• Task instructions
Identify the lines holding "handed" and copy them.

◇ ◇ ◇

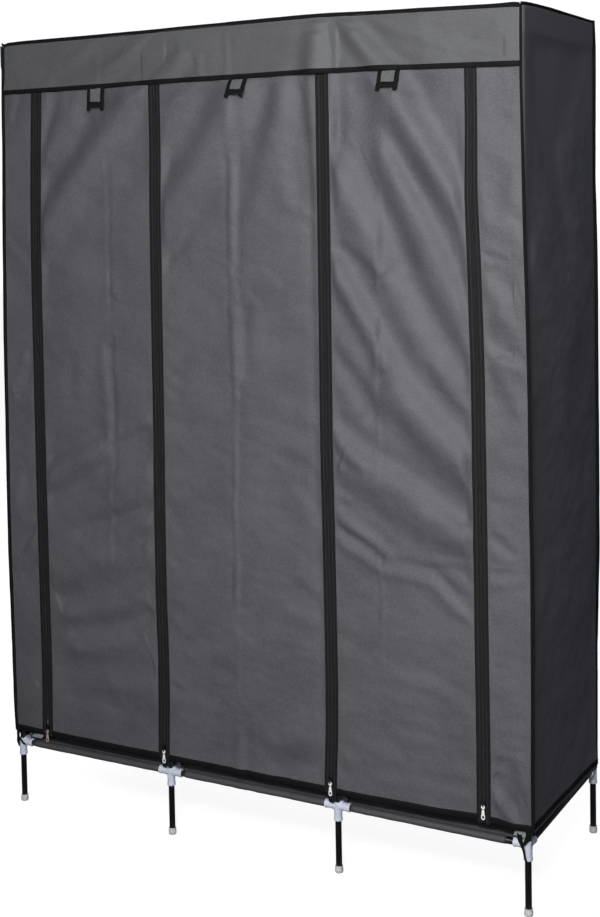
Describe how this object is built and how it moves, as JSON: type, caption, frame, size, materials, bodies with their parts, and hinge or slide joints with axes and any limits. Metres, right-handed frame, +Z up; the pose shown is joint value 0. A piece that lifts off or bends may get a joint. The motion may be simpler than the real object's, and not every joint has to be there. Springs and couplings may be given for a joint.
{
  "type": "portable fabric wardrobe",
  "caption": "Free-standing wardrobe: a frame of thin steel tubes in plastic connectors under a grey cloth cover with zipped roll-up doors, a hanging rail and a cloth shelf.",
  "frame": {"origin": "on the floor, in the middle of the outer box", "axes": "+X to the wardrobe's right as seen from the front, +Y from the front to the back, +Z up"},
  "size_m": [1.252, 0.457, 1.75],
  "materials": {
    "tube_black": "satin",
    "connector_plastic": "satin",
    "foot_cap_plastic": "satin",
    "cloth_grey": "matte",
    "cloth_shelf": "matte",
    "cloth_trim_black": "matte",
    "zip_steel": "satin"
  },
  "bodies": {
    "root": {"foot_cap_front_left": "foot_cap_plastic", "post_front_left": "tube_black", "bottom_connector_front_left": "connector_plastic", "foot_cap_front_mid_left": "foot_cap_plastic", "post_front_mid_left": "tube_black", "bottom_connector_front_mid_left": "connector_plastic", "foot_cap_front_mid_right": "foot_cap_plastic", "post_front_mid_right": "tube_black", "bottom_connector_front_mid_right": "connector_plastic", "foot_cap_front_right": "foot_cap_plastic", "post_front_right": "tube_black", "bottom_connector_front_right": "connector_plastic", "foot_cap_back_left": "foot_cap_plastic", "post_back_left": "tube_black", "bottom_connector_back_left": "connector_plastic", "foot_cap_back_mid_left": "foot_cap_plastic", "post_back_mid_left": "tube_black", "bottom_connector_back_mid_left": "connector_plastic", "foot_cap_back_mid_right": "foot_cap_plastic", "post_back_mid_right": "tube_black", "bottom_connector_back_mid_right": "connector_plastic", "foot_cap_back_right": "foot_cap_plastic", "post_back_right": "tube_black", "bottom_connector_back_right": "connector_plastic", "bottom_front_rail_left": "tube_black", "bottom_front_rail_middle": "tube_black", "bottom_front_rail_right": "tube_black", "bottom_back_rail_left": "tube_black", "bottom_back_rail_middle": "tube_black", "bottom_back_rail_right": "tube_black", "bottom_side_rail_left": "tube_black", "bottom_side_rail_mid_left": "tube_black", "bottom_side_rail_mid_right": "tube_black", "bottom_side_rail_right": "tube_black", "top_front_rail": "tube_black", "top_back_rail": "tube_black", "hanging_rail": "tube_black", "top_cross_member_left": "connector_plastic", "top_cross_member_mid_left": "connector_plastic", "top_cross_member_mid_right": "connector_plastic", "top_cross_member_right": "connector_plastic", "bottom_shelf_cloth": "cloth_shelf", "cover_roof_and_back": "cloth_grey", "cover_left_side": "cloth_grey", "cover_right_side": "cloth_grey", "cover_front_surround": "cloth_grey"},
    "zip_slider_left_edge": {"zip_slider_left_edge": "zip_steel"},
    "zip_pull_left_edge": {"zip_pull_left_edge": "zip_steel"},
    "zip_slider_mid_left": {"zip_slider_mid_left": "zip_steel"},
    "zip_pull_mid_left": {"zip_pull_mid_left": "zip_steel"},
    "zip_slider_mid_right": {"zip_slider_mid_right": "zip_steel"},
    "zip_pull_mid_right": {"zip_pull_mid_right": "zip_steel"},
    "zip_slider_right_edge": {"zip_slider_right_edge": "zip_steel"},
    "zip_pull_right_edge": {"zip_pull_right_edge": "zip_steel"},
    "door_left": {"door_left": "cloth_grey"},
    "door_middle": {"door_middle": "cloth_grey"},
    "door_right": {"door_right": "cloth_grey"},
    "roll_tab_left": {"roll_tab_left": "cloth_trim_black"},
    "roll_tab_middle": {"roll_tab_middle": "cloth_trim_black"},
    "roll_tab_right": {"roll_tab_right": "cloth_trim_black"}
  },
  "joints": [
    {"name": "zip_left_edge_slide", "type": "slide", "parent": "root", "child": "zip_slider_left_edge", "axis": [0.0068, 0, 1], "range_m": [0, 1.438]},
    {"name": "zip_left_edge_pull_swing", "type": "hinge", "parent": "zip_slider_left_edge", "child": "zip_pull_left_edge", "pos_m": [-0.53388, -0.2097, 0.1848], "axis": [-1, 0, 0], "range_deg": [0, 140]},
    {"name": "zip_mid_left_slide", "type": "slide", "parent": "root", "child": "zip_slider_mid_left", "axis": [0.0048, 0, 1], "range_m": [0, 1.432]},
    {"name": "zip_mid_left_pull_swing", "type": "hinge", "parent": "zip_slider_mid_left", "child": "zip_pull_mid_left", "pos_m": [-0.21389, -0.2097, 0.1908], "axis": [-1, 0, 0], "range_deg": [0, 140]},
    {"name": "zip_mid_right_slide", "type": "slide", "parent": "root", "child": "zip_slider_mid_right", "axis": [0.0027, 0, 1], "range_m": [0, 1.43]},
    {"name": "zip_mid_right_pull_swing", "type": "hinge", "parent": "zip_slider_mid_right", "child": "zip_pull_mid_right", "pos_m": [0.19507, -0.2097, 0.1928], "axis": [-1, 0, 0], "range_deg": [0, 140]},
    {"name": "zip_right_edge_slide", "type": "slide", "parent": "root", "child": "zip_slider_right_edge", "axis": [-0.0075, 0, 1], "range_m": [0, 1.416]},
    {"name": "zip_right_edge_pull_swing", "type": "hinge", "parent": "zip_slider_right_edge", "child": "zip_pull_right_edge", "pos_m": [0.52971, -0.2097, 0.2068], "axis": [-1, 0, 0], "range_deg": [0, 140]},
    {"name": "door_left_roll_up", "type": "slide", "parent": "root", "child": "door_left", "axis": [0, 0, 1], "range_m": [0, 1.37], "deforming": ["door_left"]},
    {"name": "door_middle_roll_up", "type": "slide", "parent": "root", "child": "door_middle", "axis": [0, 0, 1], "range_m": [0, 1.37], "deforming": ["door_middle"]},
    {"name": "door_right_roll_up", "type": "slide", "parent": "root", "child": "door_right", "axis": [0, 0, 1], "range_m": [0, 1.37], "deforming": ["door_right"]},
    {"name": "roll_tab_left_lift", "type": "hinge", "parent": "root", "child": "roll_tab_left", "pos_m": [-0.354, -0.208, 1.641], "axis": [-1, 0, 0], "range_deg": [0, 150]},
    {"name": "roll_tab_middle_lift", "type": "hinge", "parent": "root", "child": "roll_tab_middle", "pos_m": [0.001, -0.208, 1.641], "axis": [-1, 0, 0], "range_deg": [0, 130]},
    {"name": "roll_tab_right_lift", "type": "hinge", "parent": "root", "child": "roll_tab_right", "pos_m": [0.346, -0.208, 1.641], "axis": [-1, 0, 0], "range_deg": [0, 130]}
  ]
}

◇ ◇ ◇

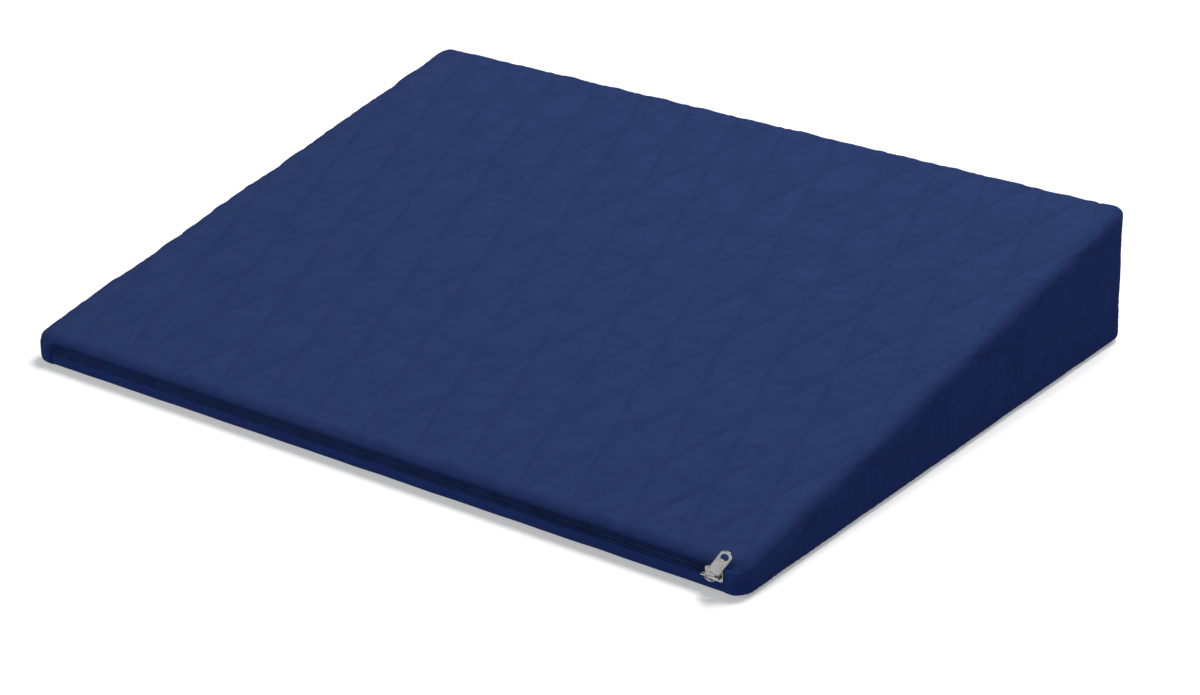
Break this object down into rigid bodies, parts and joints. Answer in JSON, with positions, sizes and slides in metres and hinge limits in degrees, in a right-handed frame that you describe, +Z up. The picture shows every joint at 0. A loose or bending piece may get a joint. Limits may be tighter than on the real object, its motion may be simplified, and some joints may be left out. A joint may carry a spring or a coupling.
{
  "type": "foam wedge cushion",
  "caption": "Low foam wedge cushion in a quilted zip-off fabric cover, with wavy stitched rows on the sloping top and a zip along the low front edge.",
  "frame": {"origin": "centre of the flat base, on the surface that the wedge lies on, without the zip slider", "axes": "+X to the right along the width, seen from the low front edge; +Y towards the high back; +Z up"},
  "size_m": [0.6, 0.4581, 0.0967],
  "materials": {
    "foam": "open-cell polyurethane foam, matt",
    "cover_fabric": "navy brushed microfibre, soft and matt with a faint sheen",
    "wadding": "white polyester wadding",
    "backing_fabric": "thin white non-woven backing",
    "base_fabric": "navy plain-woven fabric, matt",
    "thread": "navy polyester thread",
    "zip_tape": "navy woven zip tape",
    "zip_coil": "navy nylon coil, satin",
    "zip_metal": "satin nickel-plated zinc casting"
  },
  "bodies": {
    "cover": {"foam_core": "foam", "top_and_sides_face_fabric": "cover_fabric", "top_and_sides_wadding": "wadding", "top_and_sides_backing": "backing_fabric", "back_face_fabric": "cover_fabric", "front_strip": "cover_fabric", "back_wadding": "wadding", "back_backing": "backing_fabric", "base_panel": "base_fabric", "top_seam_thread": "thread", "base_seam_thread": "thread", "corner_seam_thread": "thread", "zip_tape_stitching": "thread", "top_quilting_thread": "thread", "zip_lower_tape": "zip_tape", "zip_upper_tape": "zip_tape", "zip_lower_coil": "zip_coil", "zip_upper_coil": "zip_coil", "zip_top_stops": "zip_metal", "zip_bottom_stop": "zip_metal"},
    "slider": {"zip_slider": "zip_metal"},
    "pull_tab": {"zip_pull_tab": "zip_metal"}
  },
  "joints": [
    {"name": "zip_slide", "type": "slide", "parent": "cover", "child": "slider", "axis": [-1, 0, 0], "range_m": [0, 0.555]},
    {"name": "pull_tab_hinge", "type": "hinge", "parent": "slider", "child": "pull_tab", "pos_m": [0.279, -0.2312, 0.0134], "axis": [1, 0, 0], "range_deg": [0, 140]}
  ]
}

◇ ◇ ◇

• Expected answer
Describe how this object is built and how it moves, as JSON: type, caption, frame, size, materials, bodies with their parts, and hinge or slide joints with axes and any limits. Metres, right-handed frame, +Z up; the pose shown is joint value 0. A piece that lifts off or bends may get a joint. The motion may be simpler than the real object's, and not every joint has to be there. Springs and couplings may be given for a joint.
Break this object down into rigid bodies, parts and joints. Answer in JSON, with positions, sizes and slides in metres and hinge limits in degrees, in a right-handed frame that you describe, +Z up. The picture shows every joint at 0. A loose or bending piece may get a joint. Limits may be tighter than on the real object, its motion may be simplified, and some joints may be left out. A joint may carry a spring or a coupling.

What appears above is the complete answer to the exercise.